Y lo mejor de la mañana ocurrió en una de las casetas: su dueño, un viejo de mucho temple y pocas fuerzas, comenzó a destripar cajas de cartón que con toda seguridad provenían de algún domicilio cuyos dueños habían decidido deshacerse de su biblioteca (supongo, para ser más preciso, de algún difunto cuyos hijos estaban liquidando los estantes del padre, que tan esmeradamente los fue llenando y ordenando en vida y que ahora, de un día para otro, pasaban a ser kilos de papel inservible). Asistir en la cuesta de Moyano a uno de estos momentos es todo un espectáculo, patético y atractivo a la vez: mientras el viejo iba desparramando el contenido de las cajas encima de unas mesas, sin tiempo siquiera para colocar la mercancía en un cierto orden, unos veinte hombres se agolpaban alrededor a la caza de quién sabe qué volumen preciado. Me asomé al banquete, como un ave de rapiña más, y sólo acerté a ver novelas de bajo costo, colecciones de libros de periódico y cintas de VHS, pero la escena sugería que alguna joya debería estar escondida en algún lugar, pues los herederos (en su ignorancia supina) habrían empaquetado entre los libros de bolsillo alguna que otra perla cotizada. Me quedé diez minutos por ahí, contemplando el mal trato que deban los individuos a la mercancía y cómo alguno salía con algo entre las manos, sin duda no el diamante en bruto por el que había peleado inútilmente.
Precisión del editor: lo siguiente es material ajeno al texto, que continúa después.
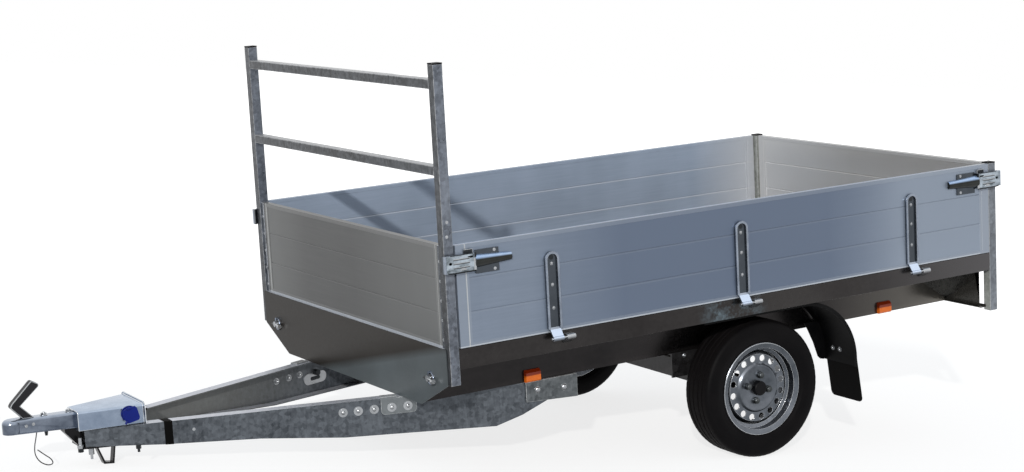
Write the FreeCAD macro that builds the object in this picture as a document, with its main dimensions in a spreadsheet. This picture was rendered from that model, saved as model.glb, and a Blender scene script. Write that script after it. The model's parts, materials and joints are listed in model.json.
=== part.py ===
import FreeCAD, Part
import math
import os
import re
import Sketcher
from FreeCAD import Placement, Rotation, Vector

# Utility trailer: flat bed with drop sides, ladder rack, V drawbar and one rubber sprung axle.
# Lengths are millimetres. X runs forward to the coupling, Y to the trailer's left, Z up.
# Each piece is laid out with the bed level and heights counted from under the wheels.
# The whole trailer is then tipped forward about its axle until the front foot meets the floor.

sizes = {
    # bed, rails and floor
    "bed_front": 1362.0,
    "bed_rear": 1145.0,
    "bed_half": 788.0,
    "rail_top": 659.0,
    "rail_height": 73.0,
    "rail_flange": 45.0,
    "rail_wall": 3.0,
    "rear_rail_depth": 32.0,
    "floor_thick": 12.0,
    "seat_gap": 0.3,
    "swing_gap": 5.5,
    "board_lift": 2.0,
    # drop boards
    "board_height": 366.0,
    "board_thick": 25.0,
    "board_out": 3.0,
    "board_inset": 8.5,
    "board_edge": 14.0,
    "panel_recess": 1.0,
    "joint_width": 5.0,
    "joint_depth": 2.0,
    "trim_length": 50.0,
    "trim_seam": 12.0,
    # corner posts and ladder rack
    "post_size": 38.0,
    "post_wall": 3.0,
    "post_out": 1.0,
    "front_post_drop": 129.0,
    "rear_post_drop": 244.0,
    "rear_post_rise": 368.0,
    "rack_height": 1001.0,
    "rack_rail_height": 34.0,
    "rack_top_gap": 85.5,
    "rack_spacing": 301.5,
    "cap_rise": 5.0,
    "channel_depth": 20.0,
    "channel_wall": 3.0,
    # chassis members
    "member_half": 540.0,
    "member_height": 159.0,
    "member_flange": 50.0,
    "member_wall": 4.0,
    "member_cut_length": 105.0,
    "member_cut_low": 18.0,
    "member_cut_high": 89.0,
    "bearer_width": 50.0,
    "bearer_wall": 3.0,
    "bearer_first": 1100.0,
    "bearer_pitch": 380.0,
    "bearer_rear": 520.0,
    "short_bearer_place": 90.0,
    "rear_web_gap": 24.0,
    "rear_web_flange": 30.0,
    "tie_height": 12.0,
    "tie_lap": 12.0,
    "sheet_wall": 3.0,
    "sheet_drop": 131.0,
    "sheet_side_inset": 24.0,
    "sheet_low_margin": 20.0,
    "sheet_lip": 32.0,
    # drawbar beams, one upright C section each side
    "beam_front": 2490.0,
    "beam_front_half": 50.0,
    "beam_bend": 975.0,
    "beam_beyond": 5.0,
    "beam_wall": 4.0,
    "beam_flange": 45.0,
    "beam_nose_depth": 61.0,
    "beam_first_bend": 2230.0,
    "beam_first_depth": 83.0,
    "beam_second_bend": 1900.0,
    "beam_second_depth": 101.0,
    "beam_third_bend": 1610.0,
    "beam_third_depth": 132.0,
    "beam_heel_length": 96.0,
    "beam_heel_depth": 152.0,
    "beam_tail_length": 121.0,
    "beam_tail_depth": 79.0,
    "hanger_front_inset": 17.0,
    "hanger_over": 122.0,
    "hanger_front_depth": 75.0,
    "hanger_rear_depth": 89.0,
    "hanger_wall": 6.0,
    "cleat_tab_length": 58.0,
    "cleat_length": 126.0,
    "cleat_depth": 62.0,
    "cleat_wall": 5.0,
    "cleat_round": 16.0,
    "cleat_tab_gap": 20.0,
    "cleat_tab_width": 36.0,
    # coupling head on the drawbar's nose
    "head_front": 2512.0,
    "head_front_margin": 6.0,
    "head_rear": 2280.0,
    "head_rear_half": 104.0,
    "head_height": 71.0,
    "head_wall": 4.0,
    "head_round": 10.0,
    "head_plate_over": 14.0,
    "head_plate_rise": 9.0,
    "head_plate_round": 24.0,
    "coupling_low": 10.0,
    "coupling_height": 55.0,
    "coupling_half": 28.0,
    "coupling_round": 9.0,
    "coupling_lip": 4.0,
    "ball_place": 2733.0,
    "nose_radius": 34.0,
    "nose_low": 24.0,
    "nose_height": 49.0,
    "nose_round": 16.0,
    "socket_radius": 25.5,
    "socket_depth": 36.0,
    "handle_half": 15.0,
    "handle_foot": 2654.0,
    "handle_reach": 84.0,
    "handle_height": 132.0,
    "handle_round": 9.0,
    "plug_place": 2335.0,
    "plug_radius": 29.0,
    "plug_depth": 24.0,
    "plug_flange": 6.0,
    "plug_lid_radius": 25.0,
    "plug_round": 4.0,
    "plug_height": 42.0,
    # front foot, a bent flat bar under the drawbar's nose
    "foot_rear": 2377.0,
    "foot_length": 38.0,
    "foot_low": 277.0,
    "foot_half": 15.0,
    "foot_wall": 6.0,
    "foot_front_lean": 30.0,
    "foot_rear_lean": 11.0,
    "foot_plate_rear": 2345.0,
    "foot_plate_over": 12.0,
    "foot_plate_half": 62.0,
    "nose_bracket_half": 24.0,
    "nose_bracket_length": 62.0,
    "nose_bracket_depth": 16.0,
    # axle and wheels
    "tyre_radius": 271.0,
    "tyre_half": 78.0,
    "tread_half": 57.0,
    "shoulder_out": 13.0,
    "shoulder_drop": 16.0,
    "wheel_beyond": 122.0,
    "rim_radius": 182.5,
    "rim_half": 68.0,
    "rim_seat": 164.0,
    "rim_well": 146.0,
    "rim_wall": 4.0,
    "rim_lip": 5.0,
    "rim_lean": 6.0,
    "well_half": 26.0,
    "disc_out": 36.0,
    "disc_wall": 4.0,
    "ridge_radius": 87.0,
    "ridge_half": 3.0,
    "ridge_slope": 7.0,
    "ridge_rise": 7.0,
    "vent_circle": 117.0,
    "vent_radius": 12.5,
    "vent_margin": 3.0,
    "stud_circle": 50.0,
    "stud_radius": 10.0,
    "stud_rise": 9.0,
    "cap_radius": 28.5,
    "cap_out": 22.0,
    "cap_round": 7.0,
    "wheel_stand": 8.0,
    "hub_radius": 64.0,
    "hub_flange": 12.0,
    "barrel_radius": 32.0,
    "barrel_length": 110.0,
    "vent_count": 16.0,
    "stub_radius": 17.0,
    "axle_place": 150.0,
    "axle_height": 333.0,
    "axle_size": 76.0,
    "arm_beyond": 11.0,
    "arm_thick": 25.0,
    "arm_width": 64.0,
    "bracket_front": 287.0,
    "bracket_rear": 20.0,
    "bracket_wall": 8.0,
    "bracket_under": 3.0,
    # mudguards and flaps
    "guard_beyond": 20.0,
    "guard_width": 200.0,
    "guard_reach": 453.0,
    "guard_curve": 260.0,
    "guard_end_drop": 296.0,
    "guard_front": 285.0,
    "guard_wall": 3.0,
    "guard_lip": 14.0,
    "flap_lap": 36.0,
    "flap_length": 190.0,
    "flap_lean": 7.5,
    "flap_thick": 4.0,
    "flap_inset": 6.0,
    "flap_round": 20.0,
    # hinges
    "hinge_out": 24.0,
    "hinge_drop": 19.0,
    "hinge_front": 969.0,
    "hinge_pitch": 845.0,
    "tail_hinge_half": 480.0,
    "strap_width": 58.0,
    "strap_height": 294.0,
    "strap_depth": 11.0,
    "strap_base": 3.0,
    "strap_wall": 8.0,
    "strap_foot_width": 44.0,
    "strap_foot_wall": 5.0,
    "strap_bend": 34.0,
    "knuckle_radius": 9.0,
    "pin_radius": 4.0,
    "lug_length": 36.0,
    "lug_gap": 6.0,
    "lug_height": 26.0,
    # latches
    "latch_drop": 109.0,
    "latch_height": 84.0,
    "latch_end": 22.0,
    "latch_length": 150.0,
    "latch_base": 95.0,
    "latch_plate": 4.0,
    "lever_root": 22.0,
    "lever_tip": 13.0,
    "lever_length": 152.0,
    "lever_wall": 3.0,
    "lever_rise": 47.0,
    "pivot_place": 104.0,
    "pivot_radius": 5.0,
    "hook_height": 62.0,
    "hook_wall": 4.0,
    "hook_out": 13.0,
    "hook_lift": 2.0,
    "hook_lip": 21.0,
    "rear_hook_over": 12.0,
    # lights, plate, pins
    "marker_length": 64.0,
    "marker_height": 46.0,
    "marker_depth": 16.0,
    "marker_bevel": 5.0,
    "marker_front": 893.0,
    "marker_rear": 814.0,
    "lamp_width": 216.0,
    "lamp_height": 96.0,
    "lamp_depth": 50.0,
    "lamp_inset": 109.0,
    "lamp_round": 12.0,
    "plate_width": 520.0,
    "plate_height": 112.0,
    "plate_wall": 4.0,
    "lock_half": 645.0,
    "lock_drop": 49.0,
    "lock_ring": 22.0,
    "lock_wire": 3.0,
    "lock_pin": 6.0,
    "cut_overrun": 12.0,
    # safety cable
    "cable_radius": 2.0,
}

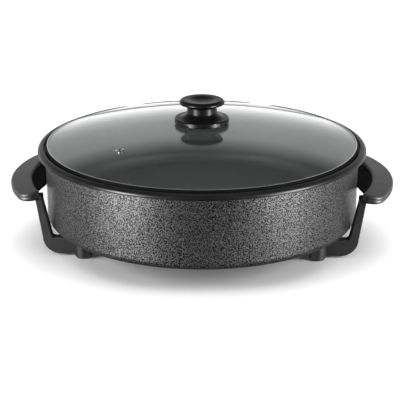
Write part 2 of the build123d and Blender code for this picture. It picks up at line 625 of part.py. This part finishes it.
def make_screws():
    """The groups of identical fasteners that hold the handles, legs and feet."""
    sides = (-1, 1)
    cover = [(side * x, y, COVER_SEAT) for side in sides for x, y in COVER_SCREWS]
    keep(screws(cover, M3_SHANK, M3_HEAD, 6.0, 1.8), "grip_cover_screws")
    lug = [(side * LUG_SCREW[0], end * LUG_SCREW[1], LUG_BOTTOM) for side in sides for end in sides]
    keep(screws(lug, M4_SHANK, M4_HEAD, 7.8, 2.2), "lug_screws")
    leg = [(side * LEG_SCREW[0], end * LEG_SCREW[1], BASE_BOTTOM + 1.2) for side in sides for end in sides]
    keep(screws(leg, M3_SHANK, M3_HEAD, 5.0, 1.6), "leg_screws")
    foot = [(side * FOOT_X, end * FOOT_Y, SCREW_SEAT) for side in sides for end in sides]
    keep(screws(foot, M4_SHANK, M4_HEAD, 16.5, 2.6), "foot_screws")


make_pan()
make_element()
make_inlet()
for side, name in ((-1, "left"), (1, "right")):
    make_handle(side, name)
leg_shape, foot_shape = make_leg(), make_foot()
for side, name in ((-1, "left"), (1, "right")):
    for end, place in ((-1, "front"), (1, "rear")):
        keep(mirrored(leg_shape, side, end), f"{name}_{place}_leg")
        keep(mirrored(foot_shape, side, end), f"{name}_{place}_foot")
make_screws()
make_lid()
make_knob()

os.makedirs("parts", exist_ok=True)
for part in PARTS:
    export_step(part, f"parts/{part.label}.step")
print(len(PARTS), "parts written")
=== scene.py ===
import math
import bmesh
import bpy
from mathutils import Matrix, Vector


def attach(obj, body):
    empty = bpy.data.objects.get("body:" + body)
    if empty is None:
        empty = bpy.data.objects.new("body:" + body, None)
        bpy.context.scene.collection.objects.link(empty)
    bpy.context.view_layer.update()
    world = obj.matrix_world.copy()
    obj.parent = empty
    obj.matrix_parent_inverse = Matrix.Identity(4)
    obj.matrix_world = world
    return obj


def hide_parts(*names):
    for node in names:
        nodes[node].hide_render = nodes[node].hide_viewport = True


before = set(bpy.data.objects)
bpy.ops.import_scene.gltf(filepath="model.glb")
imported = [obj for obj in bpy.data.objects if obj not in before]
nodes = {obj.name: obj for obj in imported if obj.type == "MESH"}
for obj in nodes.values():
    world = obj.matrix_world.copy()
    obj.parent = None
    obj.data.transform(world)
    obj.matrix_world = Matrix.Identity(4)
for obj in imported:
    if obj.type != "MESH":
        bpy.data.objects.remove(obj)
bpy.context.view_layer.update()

mm = 0.001
print("frame loaded:", len(nodes), "nodes")


# helpers for nodes and finishes

def nodeIn(tree, kind, settings=None, sockets=None):
    made = tree.nodes.new(kind)
    for key, value in (settings or {}).items():
        setattr(made, key, value)
    for key, value in (sockets or {}).items():
        made.inputs[key].default_value = value
    return made


def blankFinish(name, sockets):
    material = bpy.data.materials.new(name)
    material.use_nodes = True
    tree = material.node_tree
    tree.nodes.clear()
    output = nodeIn(tree, "ShaderNodeOutputMaterial")
    shader = nodeIn(tree, "ShaderNodeBsdfPrincipled", sockets=sockets)
    tree.links.new(shader.outputs["BSDF"], output.inputs["Surface"])
    return material, tree, shader


def noiseOn(tree, coords, scale, detail=2.0, roughness=0.5, stretch=None):
    if stretch:
        mapping = nodeIn(tree, "ShaderNodeMapping", sockets={"Scale": stretch})
        tree.links.new(coords, mapping.inputs["Vector"])
        coords = mapping.outputs["Vector"]
    noise = nodeIn(tree, "ShaderNodeTexNoise", sockets={
        "Scale": scale, "Detail": detail, "Roughness": roughness})
    tree.links.new(coords, noise.inputs["Vector"])
    return noise.outputs["Fac"]


def rangeOf(tree, source, low, high, start=0.3, end=0.7):
    ranged = nodeIn(tree, "ShaderNodeMapRange", sockets={
        "From Min": start, "From Max": end, "To Min": low, "To Max": high})
    tree.links.new(source, ranged.inputs["Value"])
    return ranged.outputs["Result"]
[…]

Proseguí mi paseo hacia el Retiro, para matar las horas previas al avión que partía hacia Barcelona. Me quedó un gusto acre en la boca, como si tanto papel añejo acumulado hubiera llegado a mis entrañas, y como si la visión de esas pilas de libros que un día fueron objeto preciado y hoy material de derribo me hubieran puesto melancólico. Ni los gorriones lograron aplacar mi inquietud.
El azul del cielo
Hace 20 horas
4 comentarios:
Le ha quedado muy Salón de pasos perdidos...Sólo le ha faltado mencionar a Gaya...
¡Bien visto! Ha sido un homenaje involuntario a Trapiello, y sólo me he dado cuenta al releer lo escrito. Pero yo me niego a llamar por X. a mis congéneres, por ahí sí que no paso.
pues yo creo que le vi al doblar una esquina, pero como usted lleva ese nick tan feo no le dije nada.
Mal hecho, hubiera usted disfrutado de una conversación de altura, y no le daré una segunda oportunidad (escurriré el bulto la próxima vez, agazapado bajo mi abrigo).